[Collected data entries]
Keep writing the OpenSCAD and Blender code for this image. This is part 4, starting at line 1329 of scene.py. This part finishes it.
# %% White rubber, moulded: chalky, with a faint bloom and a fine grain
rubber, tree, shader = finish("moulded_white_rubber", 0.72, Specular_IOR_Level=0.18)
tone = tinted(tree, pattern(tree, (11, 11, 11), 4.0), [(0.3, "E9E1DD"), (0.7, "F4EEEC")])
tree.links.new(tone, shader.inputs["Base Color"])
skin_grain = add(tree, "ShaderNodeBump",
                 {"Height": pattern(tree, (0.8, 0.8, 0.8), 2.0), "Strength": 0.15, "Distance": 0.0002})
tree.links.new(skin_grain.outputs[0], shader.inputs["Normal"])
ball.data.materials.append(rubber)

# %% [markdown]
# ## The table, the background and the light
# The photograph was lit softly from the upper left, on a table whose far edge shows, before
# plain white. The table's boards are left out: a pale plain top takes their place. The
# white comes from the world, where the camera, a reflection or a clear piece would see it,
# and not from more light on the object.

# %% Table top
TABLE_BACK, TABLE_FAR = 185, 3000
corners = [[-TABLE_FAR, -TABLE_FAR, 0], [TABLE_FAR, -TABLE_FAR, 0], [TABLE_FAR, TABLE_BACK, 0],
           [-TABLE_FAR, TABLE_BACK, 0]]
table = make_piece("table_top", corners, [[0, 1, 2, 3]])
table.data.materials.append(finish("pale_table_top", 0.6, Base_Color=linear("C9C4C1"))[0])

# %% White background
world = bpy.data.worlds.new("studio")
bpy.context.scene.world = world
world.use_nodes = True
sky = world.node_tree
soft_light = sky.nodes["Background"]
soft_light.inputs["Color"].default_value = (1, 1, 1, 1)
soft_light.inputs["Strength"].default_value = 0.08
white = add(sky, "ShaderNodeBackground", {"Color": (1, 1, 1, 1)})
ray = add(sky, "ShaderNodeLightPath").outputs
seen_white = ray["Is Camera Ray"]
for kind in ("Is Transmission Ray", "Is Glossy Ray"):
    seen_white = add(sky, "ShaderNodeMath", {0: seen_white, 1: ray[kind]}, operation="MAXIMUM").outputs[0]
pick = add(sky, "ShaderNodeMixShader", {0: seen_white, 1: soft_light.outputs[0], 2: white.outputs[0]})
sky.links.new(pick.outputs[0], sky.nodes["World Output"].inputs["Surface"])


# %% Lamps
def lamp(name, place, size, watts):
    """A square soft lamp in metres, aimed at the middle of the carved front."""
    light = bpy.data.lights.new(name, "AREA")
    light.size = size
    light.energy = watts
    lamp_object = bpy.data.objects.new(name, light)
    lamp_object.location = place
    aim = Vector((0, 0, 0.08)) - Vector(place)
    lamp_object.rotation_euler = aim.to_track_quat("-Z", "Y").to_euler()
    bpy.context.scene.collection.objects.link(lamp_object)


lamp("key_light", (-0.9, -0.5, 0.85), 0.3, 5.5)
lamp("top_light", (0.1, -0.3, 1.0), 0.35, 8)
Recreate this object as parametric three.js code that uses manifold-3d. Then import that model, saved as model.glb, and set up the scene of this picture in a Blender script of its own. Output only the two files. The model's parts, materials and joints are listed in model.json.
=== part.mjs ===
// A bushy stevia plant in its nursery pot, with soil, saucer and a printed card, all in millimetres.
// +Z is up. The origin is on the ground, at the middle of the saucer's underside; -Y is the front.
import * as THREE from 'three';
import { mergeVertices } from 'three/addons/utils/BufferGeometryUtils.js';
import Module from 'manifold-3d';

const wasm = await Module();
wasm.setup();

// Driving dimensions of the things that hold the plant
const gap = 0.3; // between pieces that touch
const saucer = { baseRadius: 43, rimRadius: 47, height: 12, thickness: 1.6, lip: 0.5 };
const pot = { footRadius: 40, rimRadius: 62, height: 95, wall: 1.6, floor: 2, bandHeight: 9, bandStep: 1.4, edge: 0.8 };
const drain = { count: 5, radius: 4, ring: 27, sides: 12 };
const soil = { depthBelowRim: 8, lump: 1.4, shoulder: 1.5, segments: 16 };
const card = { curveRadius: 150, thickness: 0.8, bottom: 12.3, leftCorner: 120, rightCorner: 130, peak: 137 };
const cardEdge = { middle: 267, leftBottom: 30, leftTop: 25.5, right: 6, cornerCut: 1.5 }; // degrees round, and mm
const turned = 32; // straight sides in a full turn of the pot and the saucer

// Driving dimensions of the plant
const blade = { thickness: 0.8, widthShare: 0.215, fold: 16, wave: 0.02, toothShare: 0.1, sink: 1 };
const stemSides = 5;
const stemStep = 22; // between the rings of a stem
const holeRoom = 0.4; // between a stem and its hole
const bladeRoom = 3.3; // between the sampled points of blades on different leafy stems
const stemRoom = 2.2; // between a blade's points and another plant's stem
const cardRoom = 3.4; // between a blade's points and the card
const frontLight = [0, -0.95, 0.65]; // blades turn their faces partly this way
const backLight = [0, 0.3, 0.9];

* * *

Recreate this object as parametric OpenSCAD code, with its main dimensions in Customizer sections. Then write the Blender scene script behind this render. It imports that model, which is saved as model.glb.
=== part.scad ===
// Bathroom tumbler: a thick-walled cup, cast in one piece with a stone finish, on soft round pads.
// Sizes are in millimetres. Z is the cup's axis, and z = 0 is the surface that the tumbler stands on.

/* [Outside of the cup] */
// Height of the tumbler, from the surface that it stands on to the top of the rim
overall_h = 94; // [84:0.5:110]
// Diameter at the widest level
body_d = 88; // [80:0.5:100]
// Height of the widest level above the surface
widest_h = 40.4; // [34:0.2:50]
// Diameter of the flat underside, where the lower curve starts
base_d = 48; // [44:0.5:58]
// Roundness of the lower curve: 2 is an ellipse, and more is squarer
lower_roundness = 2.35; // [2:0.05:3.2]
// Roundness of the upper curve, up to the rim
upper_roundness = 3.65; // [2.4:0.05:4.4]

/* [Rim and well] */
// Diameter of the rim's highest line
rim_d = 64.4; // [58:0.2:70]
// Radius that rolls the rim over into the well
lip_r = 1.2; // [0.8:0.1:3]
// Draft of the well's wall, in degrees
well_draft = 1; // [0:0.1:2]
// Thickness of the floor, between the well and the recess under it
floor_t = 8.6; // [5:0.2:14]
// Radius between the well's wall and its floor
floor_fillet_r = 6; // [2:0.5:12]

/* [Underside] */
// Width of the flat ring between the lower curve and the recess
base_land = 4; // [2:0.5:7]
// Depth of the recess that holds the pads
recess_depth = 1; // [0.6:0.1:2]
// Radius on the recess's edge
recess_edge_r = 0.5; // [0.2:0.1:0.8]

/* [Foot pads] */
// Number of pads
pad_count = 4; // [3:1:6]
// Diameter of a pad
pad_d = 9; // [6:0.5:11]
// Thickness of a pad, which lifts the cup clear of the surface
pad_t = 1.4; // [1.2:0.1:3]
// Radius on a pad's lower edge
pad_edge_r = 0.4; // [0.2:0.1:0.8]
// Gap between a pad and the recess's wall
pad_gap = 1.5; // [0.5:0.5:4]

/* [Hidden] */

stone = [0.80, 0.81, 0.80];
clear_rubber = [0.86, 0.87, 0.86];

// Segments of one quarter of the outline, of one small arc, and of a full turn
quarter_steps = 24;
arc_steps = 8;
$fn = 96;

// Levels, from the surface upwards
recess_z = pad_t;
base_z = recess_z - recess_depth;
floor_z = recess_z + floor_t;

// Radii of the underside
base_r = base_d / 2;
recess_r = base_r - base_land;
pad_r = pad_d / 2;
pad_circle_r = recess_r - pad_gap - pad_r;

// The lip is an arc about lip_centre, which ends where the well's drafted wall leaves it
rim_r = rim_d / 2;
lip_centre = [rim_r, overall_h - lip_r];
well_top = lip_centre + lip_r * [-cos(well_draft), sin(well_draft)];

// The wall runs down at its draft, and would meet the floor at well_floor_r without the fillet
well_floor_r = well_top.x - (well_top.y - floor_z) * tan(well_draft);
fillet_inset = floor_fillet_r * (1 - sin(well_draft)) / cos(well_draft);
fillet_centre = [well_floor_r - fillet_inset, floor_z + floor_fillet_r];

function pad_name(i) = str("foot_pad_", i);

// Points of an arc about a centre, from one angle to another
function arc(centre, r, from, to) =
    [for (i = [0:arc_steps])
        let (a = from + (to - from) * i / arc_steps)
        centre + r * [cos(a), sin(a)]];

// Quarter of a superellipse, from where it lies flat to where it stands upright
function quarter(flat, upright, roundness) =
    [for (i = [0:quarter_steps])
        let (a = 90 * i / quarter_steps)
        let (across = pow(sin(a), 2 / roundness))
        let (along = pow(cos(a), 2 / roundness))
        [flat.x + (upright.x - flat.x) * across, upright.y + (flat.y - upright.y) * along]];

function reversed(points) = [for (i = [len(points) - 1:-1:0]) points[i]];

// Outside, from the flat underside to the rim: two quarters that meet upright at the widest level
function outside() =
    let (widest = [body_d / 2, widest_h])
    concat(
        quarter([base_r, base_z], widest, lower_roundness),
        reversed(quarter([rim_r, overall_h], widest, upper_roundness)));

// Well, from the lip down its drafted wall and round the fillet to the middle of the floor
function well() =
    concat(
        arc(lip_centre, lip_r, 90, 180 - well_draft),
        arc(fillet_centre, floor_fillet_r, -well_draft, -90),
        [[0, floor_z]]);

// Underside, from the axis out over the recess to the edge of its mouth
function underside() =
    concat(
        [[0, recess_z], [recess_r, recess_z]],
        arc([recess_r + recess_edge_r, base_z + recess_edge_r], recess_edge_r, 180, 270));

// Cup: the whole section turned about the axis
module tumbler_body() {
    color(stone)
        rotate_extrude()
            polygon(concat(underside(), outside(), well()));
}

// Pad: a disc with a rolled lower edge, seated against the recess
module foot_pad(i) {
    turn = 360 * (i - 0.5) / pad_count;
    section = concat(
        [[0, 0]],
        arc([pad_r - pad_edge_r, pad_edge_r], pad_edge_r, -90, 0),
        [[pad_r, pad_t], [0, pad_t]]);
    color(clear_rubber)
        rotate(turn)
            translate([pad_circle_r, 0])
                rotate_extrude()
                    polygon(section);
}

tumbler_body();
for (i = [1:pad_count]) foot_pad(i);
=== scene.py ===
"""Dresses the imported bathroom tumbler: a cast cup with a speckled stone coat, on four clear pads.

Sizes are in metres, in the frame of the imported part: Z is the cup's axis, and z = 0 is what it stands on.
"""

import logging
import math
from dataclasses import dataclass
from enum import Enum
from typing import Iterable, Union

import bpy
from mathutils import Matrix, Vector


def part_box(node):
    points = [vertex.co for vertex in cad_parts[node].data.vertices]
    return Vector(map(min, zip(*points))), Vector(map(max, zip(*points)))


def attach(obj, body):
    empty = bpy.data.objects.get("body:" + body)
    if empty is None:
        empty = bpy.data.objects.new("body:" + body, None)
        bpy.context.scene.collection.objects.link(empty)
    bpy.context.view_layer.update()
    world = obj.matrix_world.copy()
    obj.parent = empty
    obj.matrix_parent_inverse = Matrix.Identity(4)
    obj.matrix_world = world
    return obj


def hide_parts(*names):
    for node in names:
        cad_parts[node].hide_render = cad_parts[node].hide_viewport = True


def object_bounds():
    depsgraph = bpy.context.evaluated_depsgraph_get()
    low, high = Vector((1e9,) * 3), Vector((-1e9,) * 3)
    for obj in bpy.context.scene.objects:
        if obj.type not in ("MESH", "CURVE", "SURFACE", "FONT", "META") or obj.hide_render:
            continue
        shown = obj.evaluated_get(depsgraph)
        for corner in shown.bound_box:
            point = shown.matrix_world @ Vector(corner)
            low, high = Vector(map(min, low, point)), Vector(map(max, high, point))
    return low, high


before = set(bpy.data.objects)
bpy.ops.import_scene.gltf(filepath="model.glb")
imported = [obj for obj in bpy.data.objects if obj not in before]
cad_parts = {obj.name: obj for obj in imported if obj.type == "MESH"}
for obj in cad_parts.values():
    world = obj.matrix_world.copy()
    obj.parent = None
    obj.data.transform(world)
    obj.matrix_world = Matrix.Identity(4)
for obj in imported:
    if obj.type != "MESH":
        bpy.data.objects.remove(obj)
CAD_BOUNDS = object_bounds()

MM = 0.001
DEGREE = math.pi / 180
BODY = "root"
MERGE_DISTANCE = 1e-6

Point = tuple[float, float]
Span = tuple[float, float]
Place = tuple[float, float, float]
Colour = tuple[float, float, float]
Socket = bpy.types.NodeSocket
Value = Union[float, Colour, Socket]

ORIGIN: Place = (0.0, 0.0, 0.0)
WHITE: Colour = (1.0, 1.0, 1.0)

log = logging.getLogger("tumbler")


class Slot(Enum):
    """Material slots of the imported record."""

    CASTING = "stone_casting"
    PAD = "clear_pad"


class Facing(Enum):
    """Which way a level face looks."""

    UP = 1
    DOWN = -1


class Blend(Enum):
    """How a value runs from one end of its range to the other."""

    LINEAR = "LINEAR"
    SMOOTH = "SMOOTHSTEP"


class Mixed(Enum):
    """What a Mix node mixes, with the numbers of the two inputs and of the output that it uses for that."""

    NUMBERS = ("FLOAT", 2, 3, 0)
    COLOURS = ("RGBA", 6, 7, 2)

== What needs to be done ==
Reproduce word for word the material above, beginning with the line that contains "about the axis" and ending with the line that contains "for node in".

== Result for this exercise ==
// Cup: the whole section turned about the axis
module tumbler_body() {
    color(stone)
        rotate_extrude()
            polygon(concat(underside(), outside(), well()));
}

// Pad: a disc with a rolled lower edge, seated against the recess
module foot_pad(i) {
    turn = 360 * (i - 0.5) / pad_count;
    section = concat(
        [[0, 0]],
        arc([pad_r - pad_edge_r, pad_edge_r], pad_edge_r, -90, 0),
        [[pad_r, pad_t], [0, pad_t]]);
    color(clear_rubber)
        rotate(turn)
            translate([pad_circle_r, 0])
                rotate_extrude()
                    polygon(section);
}

tumbler_body();
for (i = [1:pad_count]) foot_pad(i);
=== scene.py ===
"""Dresses the imported bathroom tumbler: a cast cup with a speckled stone coat, on four clear pads.

Sizes are in metres, in the frame of the imported part: Z is the cup's axis, and z = 0 is what it stands on.
"""

import logging
import math
from dataclasses import dataclass
from enum import Enum
from typing import Iterable, Union

import bpy
from mathutils import Matrix, Vector


def part_box(node):
    points = [vertex.co for vertex in cad_parts[node].data.vertices]
    return Vector(map(min, zip(*points))), Vector(map(max, zip(*points)))


def attach(obj, body):
    empty = bpy.data.objects.get("body:" + body)
    if empty is None:
        empty = bpy.data.objects.new("body:" + body, None)
        bpy.context.scene.collection.objects.link(empty)
    bpy.context.view_layer.update()
    world = obj.matrix_world.copy()
    obj.parent = empty
    obj.matrix_parent_inverse = Matrix.Identity(4)
    obj.matrix_world = world
    return obj


def hide_parts(*names):
    for node in names:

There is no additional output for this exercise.